"If President Obama doesn't get involved in the issue, Congress may pass the resolution this year."
Labeling a resolution that would recognize as genocide the 1915 incidents as “the most urgent issue” in Turkish-US relations, a veteran US diplomat has warned that said resolution might eventually be adopted by the US Congress if US President Barack Obama doesn't intervene to prevent this from happening.
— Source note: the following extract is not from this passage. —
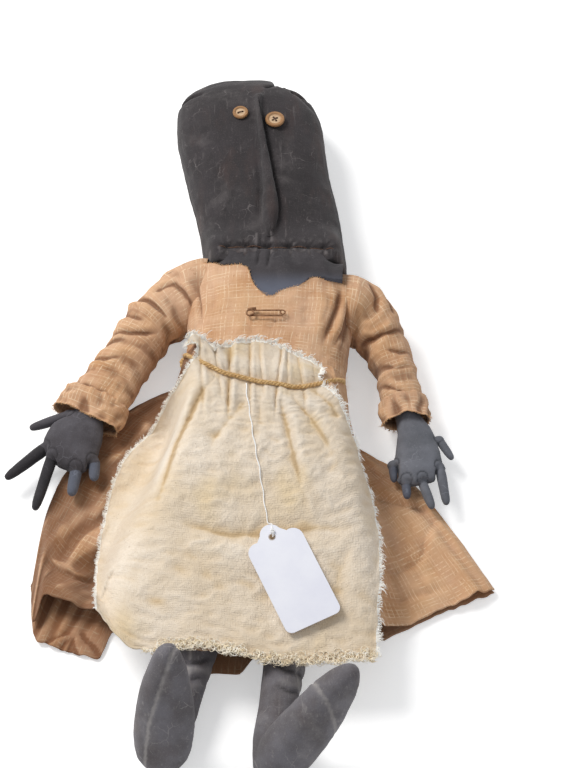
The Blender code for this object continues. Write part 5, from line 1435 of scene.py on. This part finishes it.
def pleats(x, y):
    """Pleats from the frill down past the rope, each deepest where it is tied."""
    height = np.zeros(x.shape)
    for frill, tied, width, depth in PLEATS:
        down = np.clip((74 - y * 1000) / 24, 0, 1.5)
        centre = (frill + (tied - frill) * down) / 1000
        low = 0.020 if depth > 1.7 else 0.032
        run = eased((y - low) / 0.02) * (1 - 0.35 * eased((y - 0.076) / 0.012))
        off = (x - centre) / (width / 1000)
        height += depth / 1000 * run * (0.45 * hump(off - 2.4, 1.5) - 1.1 * np.exp(-np.abs(off) * 1.2))
    return height


def apron_height(flat, place, share, edge):
    """The apron's creases and pleats, the waist drawn in by the rope, and its unevenness."""
    x, y = flat[..., 0], flat[..., 1]
    from_rope = y - rope_line(x)
    tie = hump(from_rope, 0.0035)
    height = creases(flat, APRON_CREASES) + pleats(x, y) * (1 - 0.5 * tie) - 0.0012 * tie
    height += 0.0026 * hump(from_rope - 0.011, 0.006) + 0.0016 * hump(from_rope + 0.012, 0.008)
    height += 0.0016 * lumps(place, 0.040, 104) + 0.0008 * lumps(place, 0.015, 105)
    rough = 0.25 + 0.75 * eased((share - 0.2) / 0.3)
    height += 0.0008 * crumpled(place, 0.007, 106, (0.55, 1.5, 1)) * rough
    height += 0.0006 * eased((0.02 - edge) / 0.02)
    return height + 0.0012 * lumps(place, 0.016, 107) * eased((share - 0.93) / 0.07)


def apron_edges(grid, thread, curled):
    """The frayed sides, the frill's fray, and the torn hem with its loose loops."""
    left, right, hem = grid[6:, 0], grid[4:, -1], grid[-1, 34:]
    edges = [
        fringe("apron_fuzz_left", left, left - grid[6:, 3], 0.0030, 0.00020, thread, 201, 5.0),
        fringe("apron_fringe_right", right, right - grid[4:, -4], 0.0052, 0.00024, thread, 202, 3.6),
        fringe("apron_frill_fray", grid[0], grid[0] - grid[4], 0.0056, 0.00026, thread, 203, 4.2, 1.6, 0.5),
        fringe("apron_hem_fringe", hem, hem - grid[-4, 34:], 0.0052, 0.00026, curled, 204, 2.6, 1.8),
        hem_loops("apron_hem_loops", grid[-4, 40:], curled, 205),
    ]
    for piece in edges:
        finished(piece, "lap", ride=False)
    return edges


def apron(finish, thread, curled, under):
    """The apron, gathered by the rope, and its frayed edges."""
    rows, cols = 210, 170
    flat = cloth_grid(APRON_GRID, APRON_SIZE, (0.0529, 0.23), rows, cols)
    share, turn = shares_over(rows, cols)
    place = np.stack([turn * APRON_SPREAD[0], -share * APRON_SPREAD[1], 0 * turn], -1)
    edge = np.minimum(turn, 1 - turn)
    flat[..., 0] += 0.0011 * lumps(place, 0.006, 101) * eased((0.04 - edge) / 0.04)
    torn = eased((share - 0.96) / 0.04) + eased((0.03 - share) / 0.03)
    flat[..., 1] += (0.0016 * lumps(place, 0.005, 102) + 0.001 * lumps(place, 0.02, 103)) * torn
    below = filled(Under(*under).tops(flat, 0.0))
    top = np.maximum(filled(Under(NODES["apron"]).tops(flat)), below + 0.0016)
    top = np.maximum(blurred(top, (3.0, 3.0)), below + 0.0012)
    height = apron_height(flat, place, share, edge)
    grid = np.dstack([flat, np.maximum(top + height, below + 0.0009)])
    # Painted shade in the creases and pleats, painted highlight on the ridges.
    hollow = np.clip(0.8 * painted_crease_shading(height, 0.0026, 6) + 0.25 * painted_crease_shading(height, 0.002, 14), -0.8, 1)
    obj = cloth_piece("apron_cloth", grid, finish, CLOTH_THICKNESS, place, hollow)
    finished(obj, "lap", ("apron",), ride=False)
    return obj, apron_edges(grid, thread, curled)


# Rope, string, thread and small things

def smooth_path(points, count, closed=False):
    """Evenly spaced places along a smooth curve through these points."""
    points = np.asarray(points, float)
    if closed:
        points = np.concatenate([points[-3:], points, points[:4]])
    made = spline_weights(len(points), np.linspace(0, 1, len(points) * 12)) @ points
    walked = walked_along(made)
    start, end = (walked[36], walked[len(made) - 48]) if closed else (0, walked[-1])
    return picked(made, walked, np.linspace(start, end, count, endpoint=not closed))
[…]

The remarks by Morton Abramowitz, who served as US ambassador to Ankara during the first Gulf War (1989-1991), came at a meeting recently hosted by the İstanbul Center and Georgia Tech's Sam Nunn School of International Affairs in Atlanta, the Anatolia news agency reported on Sunday. Last month, Howard Berman, a congressman from California who serves as the Democratic chairman of the United States House Committee on Foreign Affairs, said he intended to call a committee vote on the non-binding resolution on March 4. The resolution would call on Obama to ensure that US policy formally refers to the events as “genocide” and to use that term when he delivers his annual message on the issue in April - something Obama avoided doing last year.
Anatolia quoted Abramowitz as saying that if President Obama doesn't get involved in the issue, Congress may pass the resolution this year, giving the basic theme of his message during the meeting. Abramowitz also suggested that the ongoing tension between Israel and Turkey had sparked anger against Turkey amongst the Jewish lobby in the US, which has traditionally been pro-Turkey.